The problem gets more complicated when the desktop PCs are networked together and all the documents are stored on a central file server rather than on each workstation’s hard drive. There is a multiplicative effect. If the file server is not available then all 100 document processing PCs are rendered unavailable. Then you have 98 (remember the 2 spares from above) workers being paid but not producing documents. A failure during office hours can become expensive. One hour of downtime can cost as much as $1500 in lost worker wages. A day of downtime can cost $12,000 of lost worker wages. How long will it take for a hardware repair person to travel to your site? How long will it take for spare parts to arrive? How long will it take the repair person to replace the parts? How long will it take for damaged files to be replaced from backup by your own people? A serious but not unlikely failure can take several days to be completely resolved. Its not unreasonable to assume that such a $24,000 failure can occur once every 5 years. This is a very simple example. We are not talking about a complicated order-entry or inventory control system. We are talking about 98 office workers saving files to a central file share so that they can be indexed and backed up.
The Effects of Time
I’m going to add another wrinkle to our office document processing example. This file sharing setup has been in use for 4 years. Time flies. The hardware is getting old faster than you realize. Old hardware is more likely to fail. It has been through more thunderstorms, more A/C breakdowns, people knocking the server by accident and all that. You’ve been noticing that your hardware maintenance plan is costing more every year. How long is the hardware vendor going to stock spare parts for your obsolete office equipment? Please forgive me for playing on your paranoia but the real world can be rude.
Time for an Upgrade
In this scenario you conclude that you are going to have to replace that file server soon. Its going to be a pain to migrate all the files to a new unit. I am going to have to upgrade to a new version of Windows server. How much is that going to cost? How much has Windows changed? If I am going to have to go to all this trouble, why not get some new improvement out of it. I know I can get bigger disks and more RAM (random access memory) for less money than I paid for the old server. Whoops. Windows is going to cost more. I have to pay a charge for every workstation attached to it. That CAL (Client Access License) price has gone up. I read something about high availability clustering in Windows. Enterprise Server does that. Wow. Look at the price of that! Remember that $12,000 per day of downtime cost overhang? It’s more of an issue now that you are dealing with an old system.
A Debian Cluster Solution
Enough of this already. Since I asked so many questions and raised so many doubts, I owe you, the reader, some answers. Debian Linux provides a very nice high availability solution for file servers. You need two servers with directly attached storage and also a third little server that can be little more than a glorified workstation. You need Debian Squeeze 64 bit edition that has the Pacemaker, Corosync, drbd and Samba packages installed for each server. The software is free. You pay for the hardware and a trustworthy Linux consultant who can set everything up for you. What you get is a fully redundant quorum cluster with fully redundant storage, multiple CPU cores on each node, much more RAM than you had before and much more storage capacity.

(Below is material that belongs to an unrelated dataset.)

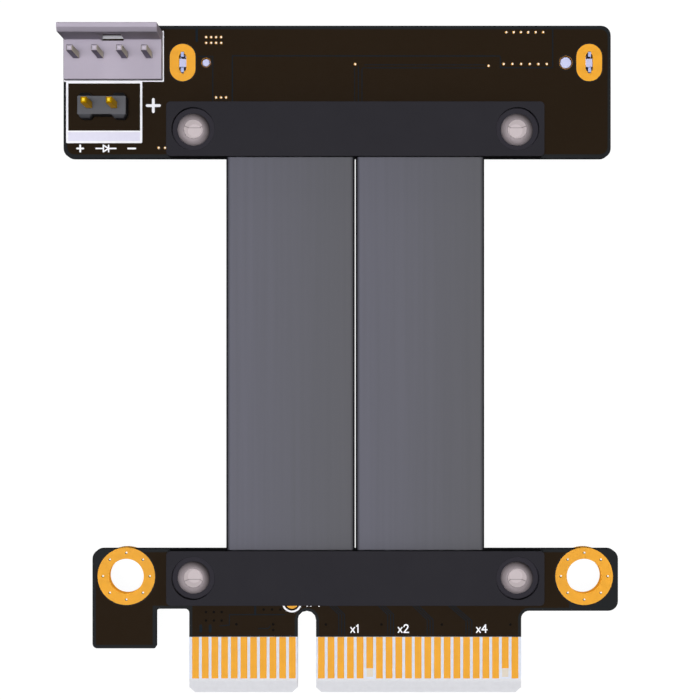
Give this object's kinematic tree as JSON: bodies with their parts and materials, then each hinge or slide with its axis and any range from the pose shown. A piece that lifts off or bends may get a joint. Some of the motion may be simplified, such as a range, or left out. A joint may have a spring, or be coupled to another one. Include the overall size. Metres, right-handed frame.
{
  "type": "nvme to pcie adapter cable",
  "caption": "Adapter cable: a card-edge board and a drive-receptacle board joined by flat grey ribbons under black clamp bars, with a power header and a light header.",
  "frame": {"origin": "midway between the two mounting holes of the card board, on the component face", "axes": "+X across the boards, +Y from the card edge toward the drive board, +Z out of the component face"},
  "size_m": [0.0572, 0.069, 0.0172],
  "materials": {
    "board": "satin solder mask",
    "gold_plate": "bright gold plate",
    "bar_plastic": "matte moulded",
    "rivet_steel": "satin",
    "tin_plate": "satin tin",
    "ribbon_jacket": "satin jacket",
    "receptacle_plastic": "matte moulded",
    "power_plastic": "matte moulded",
    "light_plastic": "matte moulded"
  },
  "bodies": {
    "root": {"card_board": "board", "card_board_plating": "gold_plate", "card_fingers_front": "gold_plate", "card_fingers_rear": "gold_plate", "card_clamp_front": "bar_plastic", "card_clamp_rear": "bar_plastic", "card_clamp_rivets": "rivet_steel", "card_wire_ends": "tin_plate", "ribbon_left": "ribbon_jacket", "ribbon_right": "ribbon_jacket", "drive_board": "board", "drive_board_plating": "gold_plate", "drive_clamp_front": "bar_plastic", "drive_clamp_rear": "bar_plastic", "drive_clamp_rivets": "rivet_steel", "drive_wire_ends": "tin_plate", "receptacle_housing": "receptacle_plastic", "receptacle_signal_contacts": "gold_plate", "receptacle_power_contacts": "gold_plate", "receptacle_lane_contacts": "gold_plate", "receptacle_board_locks": "tin_plate", "power_header_housing": "power_plastic", "power_header_pins": "tin_plate", "light_header_body": "light_plastic", "light_header_pins": "gold_plate", "pin_solder_joints": "tin_plate"}
  },
  "joints": []
}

Here are hardware price estimates:
|Tie breaker node: Two hard drives, 512MB RAM||$500.00|
|Name brand file server node: 8 2TB SATA drives, 24GB RAM, 1 4 core CPU chip, 3 year on site parts and labor warranty.||$6,000.00|
|Second file server node like above.||$6,000.00|
|Misc parts for storage and control networks.||$200.00|
Each file server node has software RAID 5 and each node holds 14 terabytes of disk storage. Because it is completely redundant across nodes, total cluster storage capacity is 14 terabytes. Performance of this unit will be much better than the old unit. It effectively has 4 CPUs per file storage node and much more RAM for file buffering. Software updates from Debian are free. You just need someone to apply the security patches and version upgrades.

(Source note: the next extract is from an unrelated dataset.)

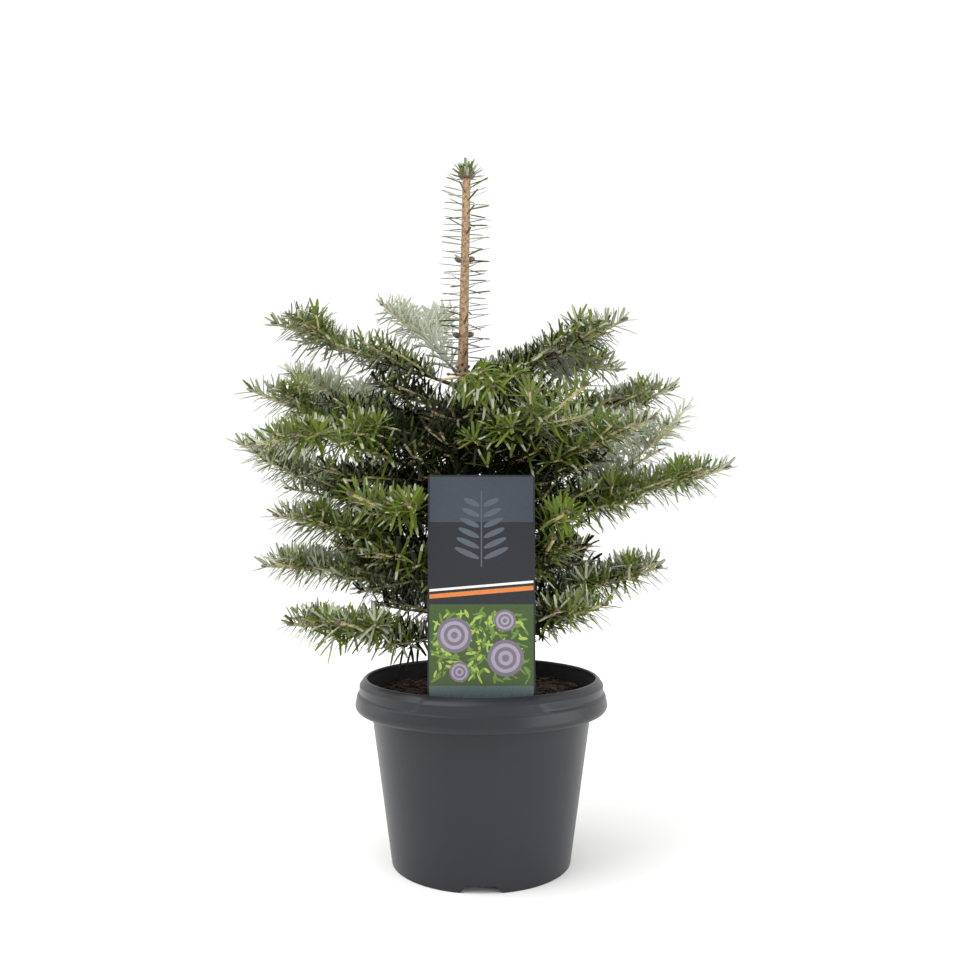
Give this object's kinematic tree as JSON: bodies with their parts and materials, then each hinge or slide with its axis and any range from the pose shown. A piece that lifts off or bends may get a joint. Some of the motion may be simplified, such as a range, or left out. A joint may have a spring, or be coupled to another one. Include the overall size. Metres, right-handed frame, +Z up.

The best feature is complete redundancy for file processing. In our file server example, any one of the nodes can completely fail and file server processing will continue. Based on the lost labor time cost estimates above, this system pays for itself if it eliminates 1 day of downtime in a five year period. You also have hardware maintenance savings of whatever the yearly charge is for your old system times 3 years because you get 3 years of warranty coverage on the new hardware. You have the consultant’s charges for converting to the new system, but remember, you were going to have to pay that fee for a new Windows system as well.
I hope I have stirred your interest in Linux Pacemaker based clusters. I have shown a file server upgrade that pays for itself by reducing downtime. You also upgrade your file server’s performance while reducing out of pocket expenses for software and hardware maintenance. Not a bad deal.